Im lookkiing for some general guidance from the board.  I was only dianosed as diabetic In January even though looking back the symptoms were probably there longer.

I have a son of five nearly six and because I had bad pnd I had been putting off having number two.  However, finally Im feeling the best in ages, been off anit depressants for over a year and now the diabetes been discovered never felt better.

Im looking for some guidance about how to go about having number two.  I really want to have another one and so does hubby and the plan had been to have one this year or next but then I got diagnosed as diabetic.

I just would apprectiate someone elses guidance as how to deal with it.  My nlood sugars are reare;u above ten and my results came back as at level 8 when had test 2 months ago

Any advice of what to do next would be appreciated

Allyxx


----------



## sofaraway (Jul 11, 2009)

I don't have any expereince really about pregnancy, have never been pregnant. But I was talking to my Dr when i was last at the hospital. Most hospitals run a pre-conception clinic. At mine the DSN's run a group also I believe. Maybe you can see if one exists at your hospital, if not then i would suggest talking things through with your consultant and see if they would support you in trying for a baby.

 My Dr said to me that they will tell people if they don't think their control is good enough and will help them to work towards getting it good enough. 

Think it's great you are feeling so well and ready to have another baby.


----------



## insulinaddict09 (Jul 11, 2009)

Hello and Welcome to the forum  sorry I cant help with the pregnancy issue but I'm sure some of our pregnant members will be able to help and advise you on that .


----------



## Steff (Jul 11, 2009)

hi and welcome about a week ago chezpez started a thread about something similier i dont know if any1 can point it out to you but like yourself i am wanting to have child number 2 i have had a few issues up until this point and when i was diagnosed in feb it did put me off i am still wanting a child but i am so worried it is a difficult one aint it


----------



## Emmal31 (Jul 11, 2009)

hi I'm currently 9 weeks pregnant I would say if your ready then you should go and see your diabetes centre have a chat with them and they should give you advice on how to get your hba1c to what they call a safe level for conception also they'll tell you as a diabetic who's trying to concieve you should get a prescription for folic acid straight away because we need 5mg a day as a diabetic. I did it completely the wrong way and got pregnant accidentially (thought I would get a telling off actually) but when I told them they were really quite calm and didn't see me for a couple of weeks.

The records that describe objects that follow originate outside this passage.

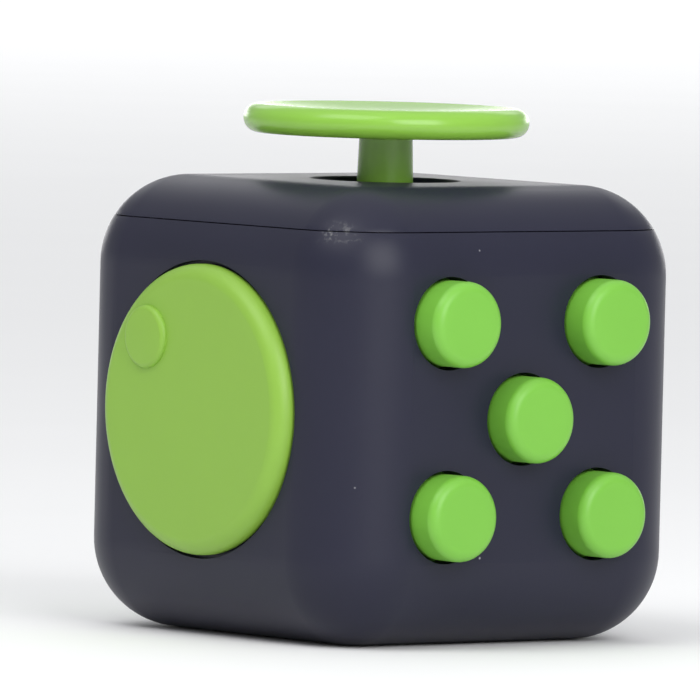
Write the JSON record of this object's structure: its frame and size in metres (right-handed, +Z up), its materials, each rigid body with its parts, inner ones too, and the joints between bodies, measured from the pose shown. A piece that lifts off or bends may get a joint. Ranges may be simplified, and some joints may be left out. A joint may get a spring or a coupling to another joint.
{
  "type": "fidget cube",
  "caption": "Palm-sized desk fidget cube with a rounded dark shell, green push buttons, a spinning dial and a joystick disc, and guessed rollers, ball, rocker and thumb dish.",
  "frame": {"origin": "centre of the cube's base plane, under the joystick's stem", "axes": "+Z up through the joystick; the push buttons face -Y, the dial -X, the rollers +X and the rocker switch +Y"},
  "size_m": [0.0365, 0.0376, 0.0384],
  "materials": {
    "body_plastic": "satin moulded plastic, dark slate",
    "dark_plastic": "plain moulded black plastic",
    "satin_green": "satin moulded plastic, leaf green",
    "gloss_green": "glossy moulded plastic, leaf green",
    "white_nylon": "natural white nylon",
    "screw_steel": "zinc-plated steel",
    "pin_steel": "ground steel",
    "spring_steel": "bright spring steel",
    "polished_steel": "polished bearing steel"
  },
  "bodies": {
    "shell": {"body_shell": "body_plastic", "top_cover": "body_plastic", "gimbal_ring_pins": "pin_steel", "gimbal_bracket": "dark_plastic", "gimbal_bracket_screws": "screw_steel", "joystick_return_spring": "spring_steel", "button_back_plate": "dark_plastic", "button_plate_screws": "screw_steel", "dial_detent_spring": "spring_steel", "detent_spring_screw": "screw_steel", "rocker_pin": "pin_steel", "rocker_frame": "body_plastic", "rocker_leaf_spring": "spring_steel", "rocker_frame_screws": "screw_steel", "roller_axle": "pin_steel", "roller_spacers": "white_nylon", "roller_carrier": "dark_plastic", "roller_detent_comb": "spring_steel", "roller_carrier_screws": "screw_steel", "ball_spring": "spring_steel", "ball_housing": "dark_plastic", "ball_housing_screws": "screw_steel", "button_spring_upper_left": "spring_steel", "button_spring_upper_right": "spring_steel", "button_spring_centre": "spring_steel", "button_spring_lower_left": "spring_steel", "button_spring_lower_right": "spring_steel", "snap_dome_upper_left": "spring_steel", "snap_dome_centre": "spring_steel", "snap_dome_lower_right": "spring_steel"},
    "gimbal": {"gimbal_ring": "white_nylon", "joystick_pins": "pin_steel"},
    "joystick": {"joystick_cap": "gloss_green", "joystick_dome": "dark_plastic", "joystick_hub": "dark_plastic", "joystick_screw": "screw_steel"},
    "dial": {"spin_dial": "satin_green", "dial_detent_wheel": "white_nylon", "dial_washer": "pin_steel", "dial_screw": "screw_steel"},
    "rocker": {"rocker_switch": "satin_green"},
    "gear_left": {"roller_gear_left": "satin_green"},
    "gear_middle": {"roller_gear_middle": "satin_green"},
    "gear_right": {"roller_gear_right": "satin_green"},
    "ball_cup": {"ball_cup": "dark_plastic"},
    "ball_race": {"ball_race": "white_nylon"},
    "ball": {"steel_ball": "polished_steel"},
    "button_upper_left": {"button_upper_left": "satin_green"},
    "button_upper_right": {"button_upper_right": "satin_green"},
    "button_centre": {"button_centre": "satin_green"},
    "button_lower_left": {"button_lower_left": "satin_green"},
    "button_lower_right": {"button_lower_right": "satin_green"}
  },
  "joints": [
    {"name": "joystick_tilt_y", "type": "hinge", "parent": "shell", "child": "gimbal", "pos_m": [0, 0, 0.026], "axis": [0, 1, 0], "range_deg": [-10, 10], "stiffness_Nm_per_rad": 0.03, "deforming": ["joystick_return_spring"]},
    {"name": "joystick_tilt_x", "type": "hinge", "parent": "gimbal", "child": "joystick", "pos_m": [0, 0, 0.026], "axis": [1, 0, 0], "range_deg": [-10, 10], "stiffness_Nm_per_rad": 0.03},
    {"name": "press_upper_left", "type": "slide", "parent": "shell", "child": "button_upper_left", "axis": [0, 1, 0], "range_m": [0, 0.001], "stiffness_N_per_m": 400, "deforming": ["button_spring_upper_left", "snap_dome_upper_left"]},
    {"name": "press_upper_right", "type": "slide", "parent": "shell", "child": "button_upper_right", "axis": [0, 1, 0], "range_m": [0, 0.001], "stiffness_N_per_m": 400, "deforming": ["button_spring_upper_right"]},
    {"name": "press_centre", "type": "slide", "parent": "shell", "child": "button_centre", "axis": [0, 1, 0], "range_m": [0, 0.001], "stiffness_N_per_m": 400, "deforming": ["button_spring_centre", "snap_dome_centre"]},
    {"name": "press_lower_left", "type": "slide", "parent": "shell", "child": "button_lower_left", "axis": [0, 1, 0], "range_m": [0, 0.001], "stiffness_N_per_m": 400, "deforming": ["button_spring_lower_left"]},
    {"name": "press_lower_right", "type": "slide", "parent": "shell", "child": "button_lower_right", "axis": [0, 1, 0], "range_m": [0, 0.001], "stiffness_N_per_m": 400, "deforming": ["button_spring_lower_right", "snap_dome_lower_right"]},
    {"name": "dial_spin", "type": "hinge", "parent": "shell", "child": "dial", "pos_m": [-0.0165, 0, 0.0165], "axis": [-1, 0, 0], "continuous": true, "deforming": ["dial_detent_spring"]},
    {"name": "rocker_flip", "type": "hinge", "parent": "shell", "child": "rocker", "pos_m": [0, 0.0139, 0.0165], "axis": [1, 0, 0], "range_deg": [0, 18], "deforming": ["rocker_leaf_spring"]},
    {"name": "gear_spin_left", "type": "hinge", "parent": "shell", "child": "gear_left", "pos_m": [0.0137, -0.0031, 0.02335], "axis": [0, 1, 0], "continuous": true},
    {"name": "gear_spin_middle", "type": "hinge", "parent": "shell", "child": "gear_middle", "pos_m": [0.0137, 0, 0.02335], "axis": [0, 1, 0], "continuous": true, "deforming": ["roller_detent_comb"]},
    {"name": "gear_spin_right", "type": "hinge", "parent": "shell", "child": "gear_right", "pos_m": [0.0137, 0.0031, 0.02335], "axis": [0, 1, 0], "continuous": true},
    {"name": "ball_press", "type": "slide", "parent": "shell", "child": "ball_cup", "axis": [-1, 0, 0], "range_m": [0, 0.0006], "stiffness_N_per_m": 500, "deforming": ["ball_spring"]},
    {"name": "ball_turn", "type": "hinge", "parent": "ball_cup", "child": "ball_race", "pos_m": [0.0145, 0, 0.01195], "axis": [1, 0, 0], "continuous": true},
    {"name": "ball_roll", "type": "hinge", "parent": "ball_race", "child": "ball", "pos_m": [0.0145, 0, 0.01195], "axis": [0, 1, 0], "continuous": true}
  ]
}
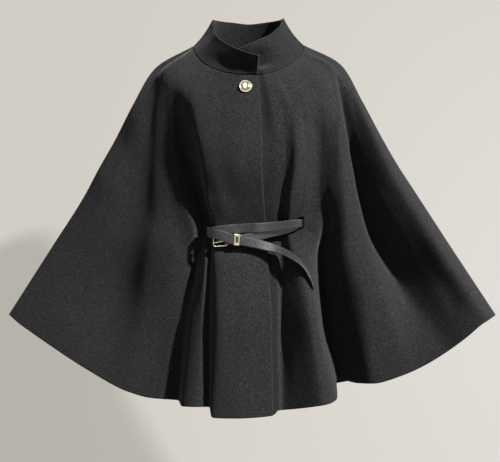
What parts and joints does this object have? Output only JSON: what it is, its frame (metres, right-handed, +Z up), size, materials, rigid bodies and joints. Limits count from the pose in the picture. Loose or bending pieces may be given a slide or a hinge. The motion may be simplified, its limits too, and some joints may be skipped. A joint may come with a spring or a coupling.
{
  "type": "belted cape poncho",
  "caption": "Heavy wool cape poncho in its worn shape, open below, with a wrapped standing collar, a domed metal button, and a thin leather belt passed twice round the waist.",
  "frame": {"origin": "centre of the neck seam ring, level with the points of the shoulders beside the neck", "axes": "+Z up as worn; -Y the front, the side in the picture; +X the wearer's left, from one hanging wing of the cape to the other"},
  "size_m": [0.9668, 0.3199, 0.7821],
  "materials": {
    "front_right_wool": "charcoal black fulled wool, matt with a faint grey nap",
    "front_left_wool": "charcoal black fulled wool, matt with a faint grey nap",
    "back_wool": "charcoal black fulled wool, matt with a faint grey nap",
    "collar_wool": "the same wool, two plies",
    "button_metal": "polished pale gold metal",
    "belt_leather": "dark grey smooth leather, half gloss",
    "buckle_frame_metal": "polished pale gold wire",
    "buckle_prong_metal": "polished pale gold wire",
    "keeper_metal": "polished pale gold strip"
  },
  "bodies": {
    "root": {"front_right": "front_right_wool", "front_left": "front_left_wool", "back": "back_wool", "collar": "collar_wool", "button": "button_metal", "belt": "belt_leather", "buckle_frame": "buckle_frame_metal", "buckle_prong": "buckle_prong_metal", "keeper": "keeper_metal"}
  },
  "joints": []
}
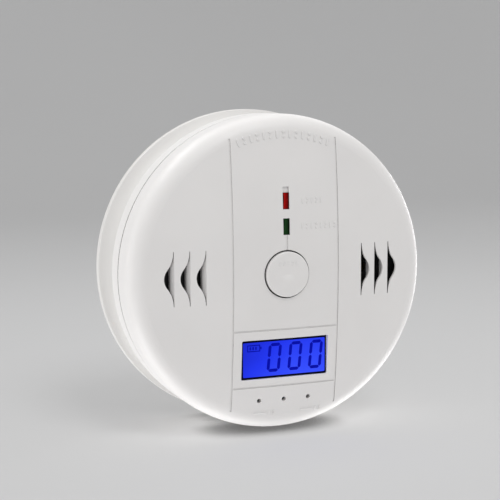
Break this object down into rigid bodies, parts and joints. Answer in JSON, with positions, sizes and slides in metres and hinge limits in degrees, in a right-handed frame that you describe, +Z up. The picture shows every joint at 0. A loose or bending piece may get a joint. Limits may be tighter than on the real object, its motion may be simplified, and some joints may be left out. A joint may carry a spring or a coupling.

Morning sickness with sugar levels is a nightmare though but thats really the only downside i've had so far. As a pregnant diabetic I'm really looking forward to all the extra growth scans to see the baby. 

I have to say it took me at least a year after diagnosis to start feeling myself again so i think it's a really good sign that you feel the best you have in a while.

I'm not sure if that really answers your thread that well but i hope i helped a little.


----------



## chezpez (Jul 12, 2009)

Hi There, it is a difficult one - i'm apprehensive to say the least to have a child coz of my diabetes...but i'm trying to get my head around it that i can do it and control my levels - the guys on here have given me confidence to go for it.
thanks ppl
chez xx


----------